The script is tested on AWS Cloud9 and it is recommended to use Cloud9 for prevent data movement issue.
- Python 3.7+
- Required packages
$ pip install -r requirements.txt
- Permission to access S3 bucket (either IAM policy or bucket policy)
- Setup config.json
{
"s3": {
"bucket": "", // S3 bucket name
"prefix": "" // S3 prefix
},
"elasticsearch": {
"url": [""], // Elasticsearch URL
"port": 443, // Elasticsearch port
"username": "", // Elasticsearch Username
"password": "" // Elasticsearch Password
}
}
- Setup metadata.json
{
"index": {
"es_index_as_filename": false, // if the value is false, filename will be index name.
"es_index_name": "" // explicit index name, you have to set "es_index_as_filename" to false when using this field.
},
"data": {
"headers": [], // field names, must be match with headers of csv file.

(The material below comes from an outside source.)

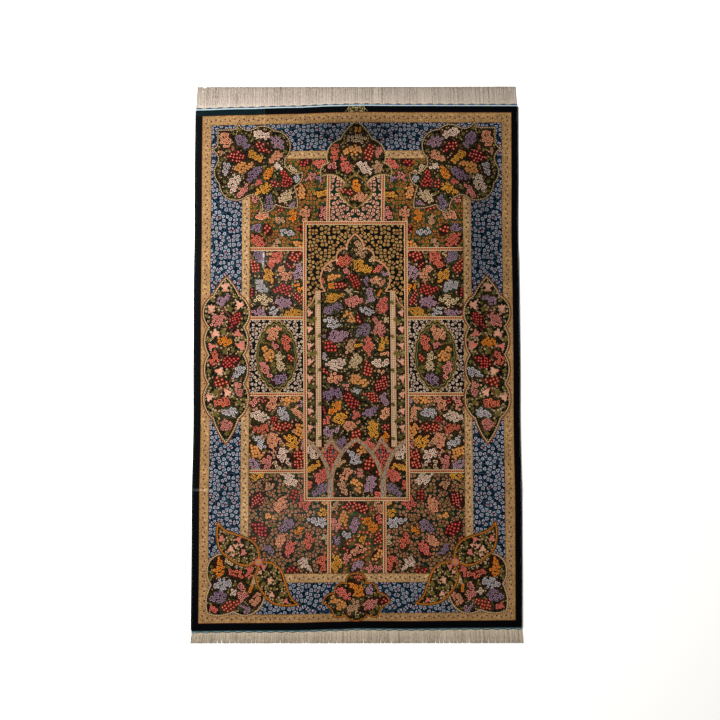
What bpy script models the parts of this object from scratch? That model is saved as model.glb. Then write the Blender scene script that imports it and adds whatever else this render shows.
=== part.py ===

"id_field": "" // field name that contain document id, if the value is "", UUID will be used.
}
}
-
Ensure that the first row of CSV data is field headers
-
(Optional) Configure Elasticsearch Template for explicit define index mappings
-
(Optional) Modify "bulk_batch_size" for tune bulk performance
$ python s3-to-es.py
Kibana Dev Tool: Upload index template
POST _template/mytemplate
{Value of elasticsearch/es-template.json}